I don't feel this is a strong argument, since these are the sort of things that one could easily lookup on stackoverflow, github, and so on for a while now. What "AI" did was being a more convenient code search tool + text manipulation abilities.

But you still need to know the fundamentals, otherwise won't even know what to ask. I recently used GPT to get a quick code sample for a linear programming solution, and it saved me time looking up the API for scipy... but I knew what to ask for in the first place. I doubt GPT would suggest that as a solution if I described the problem in too high level.

3 comments

Don't forget there were lots of things that are in standard libraries now that didn't use to exist back when I was coding in C in the 1990's. Nobody really writes their own sorting algorithm anymore -- and nobody should write their own A* algorithm either.

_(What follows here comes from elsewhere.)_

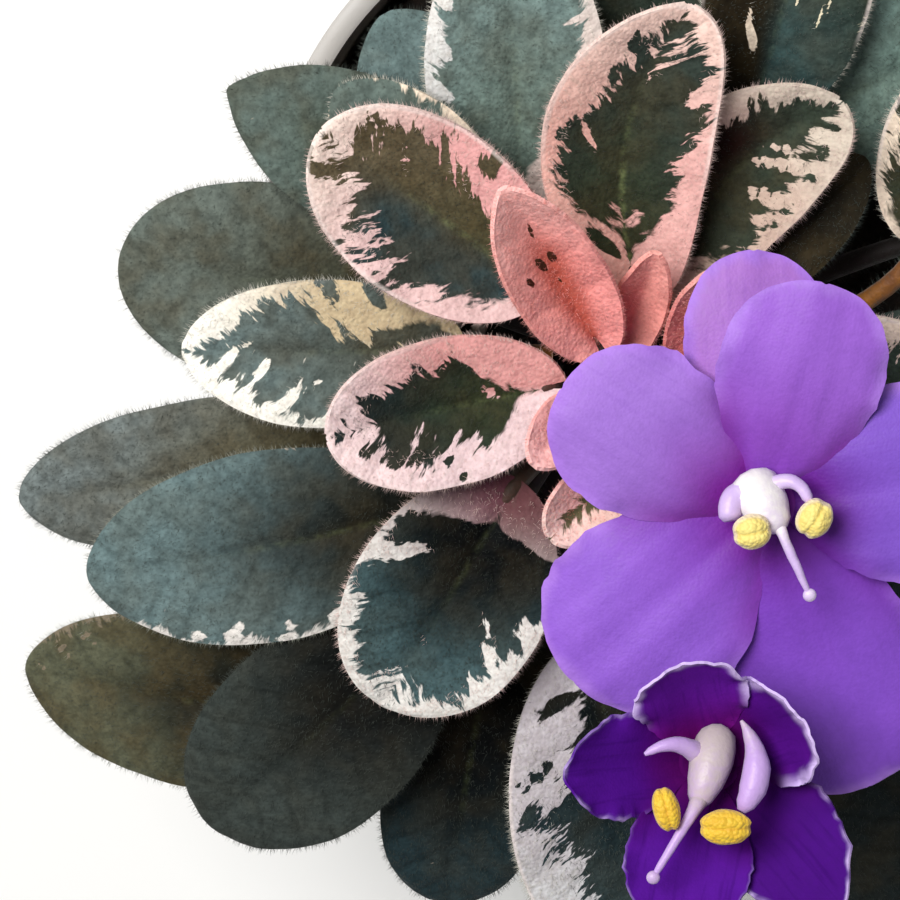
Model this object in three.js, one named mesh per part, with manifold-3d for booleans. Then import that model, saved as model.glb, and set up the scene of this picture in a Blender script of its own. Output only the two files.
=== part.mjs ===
// A potted African violet: a small variegated rosette with two violet blooms, in a plain grey pot.
// Millimetres, +Z up, with the origin at the centre of the pot's flat base.
import * as THREE from 'three';
import { mergeVertices } from 'three/addons/utils/BufferGeometryUtils.js';
import Module from 'manifold-3d';

const wasm = await Module();
wasm.setup();

// Pot and soil
const POT_HEIGHT = 64;
const RIM_RADIUS = 35;
const RIM_LIP = 2.2;
const RIM_ROUNDING = 0.5;
const COLLAR_HEIGHT = 11;
const COLLAR_STEP = 1.2;
const COLLAR_FLARE = 0.9;
const BASE_RADIUS = 25;
const BASE_ROUNDING = 0.8;
const WALL = 1.6;
const FLOOR = 2;
const FLOOR_ROUNDING = 1;
const POT_SIDES = 40;
const DRAIN_SIDES = 12;
const DRAIN_HOLES = 6;
const DRAIN_RADIUS = 3;
const DRAIN_CIRCLE = 17;
const SOIL_DEPTH_BELOW_RIM = 7;
const SOIL_RELIEF = 0.7;
const SOIL_SIDES = 28;
const SOIL_RINGS = [0.85, 0.68, 0.5, 0.32, 0.14];
const SEAT_GAP = 0.3;
const SOIL_GAP = 0.45;

// What the pot's dimensions come to
const COLLAR_FOOT = POT_HEIGHT - COLLAR_HEIGHT;
const BODY_TOP_RADIUS = RIM_RADIUS - COLLAR_STEP - COLLAR_FLARE;
const BORE_RADIUS_LOW = BASE_RADIUS - WALL;
const BORE_RADIUS_HIGH = BODY_TOP_RADIUS - WALL;
const BORE_FOOT = FLOOR + FLOOR_ROUNDING;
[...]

Honestly though, I recently asked Claude 3.7 Sonnet to write a python script to upload ssh keys to a mikrotik router, to prompt for the username and password -- etc. And it did it. I wouldn't say I loved the code -- but it worked. Code was written in more of a golang format, but okay. It's fine and readable enough. Hiring a contractor from our usual sources would have taken a week at least, probably by the time you add up the back and forth with code reviews and bugs.

I think for a lot of entry level positions (particularly in devops automation say), AI can effectively replace them. You'd still have someone supervise their code and do code reviews, but now the human just supervises an AI. And that human + AI combo replaces 3 other humans.

Those are the sorts of things you're supposed to struggle with in school though.

If students are using AI now, that is indeed the same thing as looking up solutions on Stack Overflow or elsewhere. It's cheating for a grade at the expense of never developing your skills.

Stackoverflow could help answer specifically targeted questions about how thigns worked, or suggest areas of debugging. They couldn't/wouldn't take a direct question from an assignment and provide a fully working answer to it.